We’ve been in South Africa for 3 days now, playing tourist, hanging out with youth workers, and speaking at a conference here in Cape Town. In that time, I’ve thoroughly enjoyed getting to know this new “mate” of mine named Vicus.
Vicus has been in youth ministry for a decade, and really has a heart for troubled kids. He’s developed such good relationships with schools in the area (coaching and serving the schools) that the schools literally will call him up and say, “We’ve got a teenager you need to talk with.” In fact, certain teenagers have been given a choice: get expelled or spend time with Vicus.
Most kids choose time with Vicus. And this time ends up being pretty therapeutic for these kids.

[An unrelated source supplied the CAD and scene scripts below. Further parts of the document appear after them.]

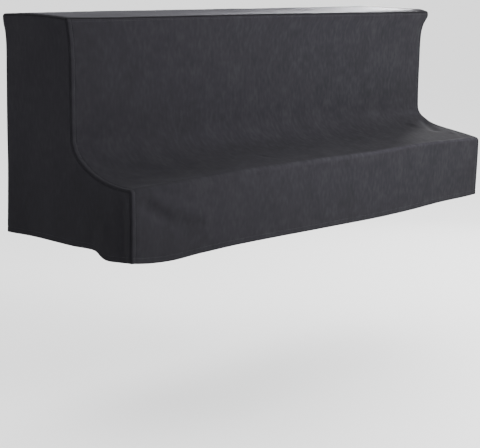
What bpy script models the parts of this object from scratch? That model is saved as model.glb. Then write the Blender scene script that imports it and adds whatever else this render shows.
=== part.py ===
"""Fitted half cover for an upright piano, sewn from five panels of velvet.

The cover is shown in the shape in which it hangs on the piano, which is not part of the model.  Three
panels run round the piano as one broad ribbon: back, top and front.  Two side panels close its ends.
The ribbon's ends turn round the corners, so that every seam lies edge to edge on a soft edge.

Frame: X along the keyboard (+X is the treble end), -Y to the player, +Z up.  The origin is on the
underside of the top panel, at its middle, where the piano's lid carries the cover.
"""

import math
from collections import namedtuple

import bmesh
import bpy
from mathutils import Vector

MM = 0.001

# ---- Driving dimensions, in metres
CLOTH = 1.5 * MM              # velvet and its backing
SEAM_GAP = 0.9 * MM           # between sewn edges at the face; inside it closes to about half
HALF_WIDTH = 0.760            # from the middle to a side panel
FRONT_Y = -0.165              # front edge of the top
BACK_Y = 0.165                # back edge of the top
WALL_TUCK = 4.0 * MM          # the front falls back this far under the lid's front edge
SKIRT_Y = -0.418              # face of the skirt in front of the keys
SKIRT_TUCK = 3.0 * MM         # the hem hangs this far behind the key edge
TOP_ROUND = 10.0 * MM         # radius of the edges in front of and behind the top
SIDE_ROUND = 6.0 * MM         # radius of the edges between the ribbon and the side panels

# ---- The front, as sections from the bass end to the treble end.  foot_z is where the wall starts to
# curve out over the keys; hollow and reach are how far that curve keeps to the wall and to the shelf;
# slope is the shelf's fall per metre at its lip; ridge_z and ridge_round are the height and the radius
# of the edge over the keys; hem_z is the height of the hem.
Section = namedtuple("Section", "x foot_z hollow reach slope ridge_z ridge_round hem_z")
FRONT_SECTIONS = (
    Section(-0.760, -0.334, 0.059, 0.148, -0.03, -0.443, 0.012, -0.643),
    Section(-0.700, -0.328, 0.068, 0.148, -0.02, -0.441, 0.013, -0.651),
    Section(-0.620, -0.320, 0.080, 0.150, 0.00, -0.439, 0.015, -0.655),
    Section(-0.520, -0.315, 0.090, 0.150, 0.03, -0.436, 0.016, -0.650),
    Section(-0.370, -0.312, 0.095, 0.148, 0.06, -0.431, 0.018, -0.646),
    Section(0.000, -0.314, 0.095, 0.142, 0.09, -0.430, 0.018, -0.648),
    Section(0.250, -0.320, 0.090, 0.135, 0.12, -0.431, 0.018, -0.649),
    Section(0.420, -0.326, 0.084, 0.130, 0.15, -0.427, 0.017, -0.645),
    Section(0.560, -0.334, 0.076, 0.124, 0.18, -0.429, 0.016, -0.639),
    Section(0.700, -0.342, 0.068, 0.119, 0.21, -0.432, 0.014, -0.637),
    Section(0.760, -0.346, 0.066, 0.118, 0.22, -0.434, 0.013, -0.635),
)

# ---- The top: its outer height along its front edge, its middle and its back edge, and how much
# further its front edge rolls down as a soft shoulder.
TopSection = namedtuple("TopSection", "x front middle back shoulder")
TOP_SECTIONS = (
    TopSection(-0.770, -2.0 * MM, 6.0 * MM, 3.5 * MM, 0.0 * MM),
    TopSection(-0.640, -4.0 * MM, 4.0 * MM, 5.0 * MM, 0.0 * MM),
    TopSection(-0.300, -4.0 * MM, 2.5 * MM, 6.0 * MM, 0.0 * MM),
    TopSection(0.000, -4.0 * MM, CLOTH, 6.0 * MM, 0.0 * MM),
    TopSection(0.400, -5.0 * MM, 1.5 * MM, 6.0 * MM, 1.0 * MM),
    TopSection(0.680, -3.0 * MM, 2.5 * MM, 7.0 * MM, 5.0 * MM),
    TopSection(0.775, 1.0 * MM, 4.0 * MM, 8.0 * MM, 8.0 * MM),
)
SHOULDER_REACH = 0.024        # how far behind the front edge the shoulder starts

# ---- The side panels: how far each stands out beyond HALF_WIDTH at its front seam, in its middle and
# at its back seam.  The lid stands proud of the case, so the cloth flares out over it at the top.
SideSection = namedtuple("SideSection", "z front middle back")
BASS_SIDE = (
    SideSection(-0.640, -1.0 * MM, 5.0 * MM, 16.0 * MM),
    SideSection(-0.450, 0.0 * MM, 3.0 * MM, 9.0 * MM),
    SideSection(-0.330, 5.0 * MM, 4.0 * MM, 8.0 * MM),
    SideSection(-0.165, 4.0 * MM, 3.0 * MM, 5.0 * MM),
    SideSection(-0.085, 4.5 * MM, 4.0 * MM, 3.5 * MM),
    SideSection(-0.045, 8.0 * MM, 8.0 * MM, 6.0 * MM),
    SideSection(-0.025, 11.0 * MM, 11.0 * MM, 10.0 * MM),
    SideSection(0.005, 15.0 * MM, 14.0 * MM, 12.0 * MM),
)
TREBLE_SIDE = (
    SideSection(-0.640, -2.0 * MM, 3.0 * MM, 9.0 * MM),
    SideSection(-0.450, 1.0 * MM, 3.0 * MM, 7.0 * MM),
    SideSection(-0.400, -6.0 * MM, 3.0 * MM, 6.0 * MM),
    SideSection(-0.335, -18.0 * MM, 3.0 * MM, 5.0 * MM),
    SideSection(-0.165, -19.0 * MM, 2.0 * MM, 4.0 * MM),
    SideSection(-0.087, -16.0 * MM, 3.0 * MM, 4.0 * MM),
    SideSection(-0.052, -4.0 * MM, 8.0 * MM, 7.0 * MM),
    SideSection(-0.024, 18.0 * MM, 16.0 * MM, 12.0 * MM),
    SideSection(0.005, 16.0 * MM, 16.0 * MM, 14.0 * MM),
)
SEAM_REACH = 0.075            # the seams' own lean dies out over this distance into a side panel
FOLD_FADE = 0.030             # a side panel's folds die out over this distance before its seams

# ---- The back hangs a little away from the piano towards its hem.
BackSection = namedtuple("BackSection", "z bulge")
BACK_SECTIONS = (
    BackSection(-0.645, 14.0 * MM),
    BackSection(-0.330, 6.0 * MM),
    BackSection(-0.060, 0.0 * MM),
    BackSection(0.010, 0.0 * MM),
)
BACK_HEM = (-0.642, -0.641)   # height of the hem at the bass and the treble corner

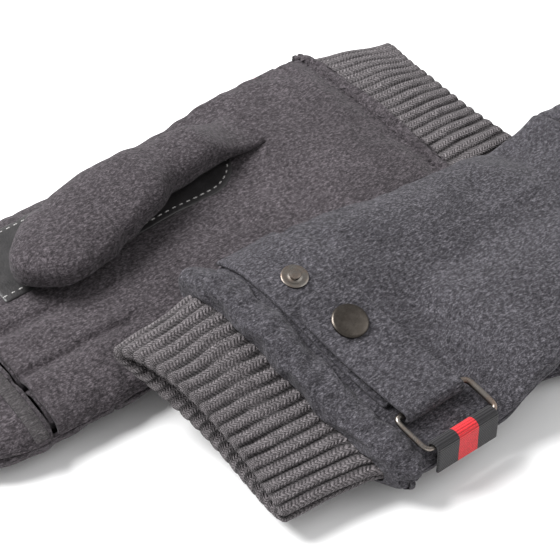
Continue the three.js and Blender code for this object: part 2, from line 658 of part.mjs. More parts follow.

Vicus puts them to work at a friend’s horse ranch. He makes the kids clean stalls first, then clean the horse, clean its hooves… a bunch of labor. Then, they eventually get to help train the horse, starting with leading the horses around, then some riding.
After considerable time of this “Karate Kid” therapy (“Wax on, Wax off”), Vicus sits with the kid and talks with him about life. “In life, you typically have to put in hard work and clean things up before you can reap the benefit. Riding horses is fun, but fun comes after cleaning house.”
Vicus isn’t afraid to ask honest questions.
“What are some things you need to clean up in your life?”
Kids love Vicus, not just because Vicus looks like a body-builder, surfs, hikes and literally spends his spare time as a rescue worker climbing the face of Table Mountain to save injured and lost hikers. Kids love Vicus because he cares enough to spend time teaching them about real life.
What opportunities do you have to build into young people like this?
What natural life-lessons or object lessons have you seen resonate with today’s teenagers?